We
already know, thanks to the Internet, email, and social media that our language
is becoming bastardized. Technology has
not aided the preservation of the English language, even if it’s greatly
increased the amount of communication that transpires over the digital
transom. We now have sunk even lower
with the expansion of emojis.
There’s
even an official body to oversee the modern-day hieroglyphics, The Unicode
Consortium. They will unveil the 72 new
symbols in June. Six dozen more images
will come to express emotions, gestures, sports, foods, animals and other
things that we used to apply the task of having real words label or describe.
Will
we turn into the Chinese, using hundreds of characters to convey a thought, its
meaning dependent on just slight inflections of the voice or a juxtaposition on paper?
I
don’t like where this is going. I get
the happy face, sad face imagery. It’s
pretty clear cut what they mean. The
rest is all bullshit. Why must we
continue to make up words that formulate Netspeak? Why must we remove grammar and proper
spelling just because the communication is texted? Why do we shorten words, reducing some to one
letter? R U following me? Thnx.
The
emojis, if we keep expanding the roster into the hundreds or thousands, could
threaten our digital communications to the point we will defeat the purpose of
correspondence, which is to actually understand each other.
Emojis
make us lazy and continued mass-scale use will leave people with weakened
writing skills. Our vocabularies will suffer.
As we fail to communicate in detail, tone and depth – with emojis and
not words – we make our world seem smaller, if not simpler. Emojis lack texture, context, and description.
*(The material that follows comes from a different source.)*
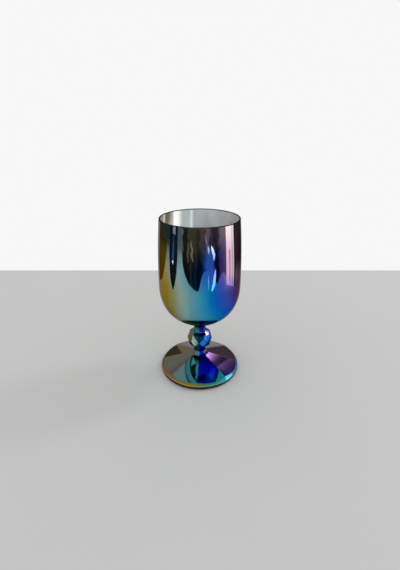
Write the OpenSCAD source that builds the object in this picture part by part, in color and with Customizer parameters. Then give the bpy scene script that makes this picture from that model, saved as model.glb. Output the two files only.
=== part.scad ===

Sure a picture is worth a thousand words, but emojis can’t accurately reflect nor
inspire deep thoughts, raw feelings, nor reflect well-developed ideas.
Emojis
are nothing more than the graffiti of today’s tech-savvy but
relationship-deficient generation. Do I
heart emojiis? Do they make me smile or
frown? They leave me feeling crappy. Oh,
wait there’s an emoji for that. Here you
go – see, I wasted words trying to tell you how I feel when I could’ve just
clicked on this singular image. Maybe
I’m the deficient one. Sorry, no emoji
to represent that concept or state of being.
Not yet, anyway.
We’re
in the ugly era of OMG, LMAO, and TMI.
If you don’t know what those mean, you are screwed. But the truth is, we’re all going to pay a
heavy price if we keep replacing the English language with abbreviations,
images and net slang. L
It
was announced recently that someone had transcribed the Bible into a version
that is filled only with emojis. Yes, a
whole book, one that is challenging enough to live by, let alone understand and
interpret, is now in full emoji form. Will this be repeated for other
classics? Instead of “reading
Shakespeare” we will piece his works together as if we’re playing Pictionary.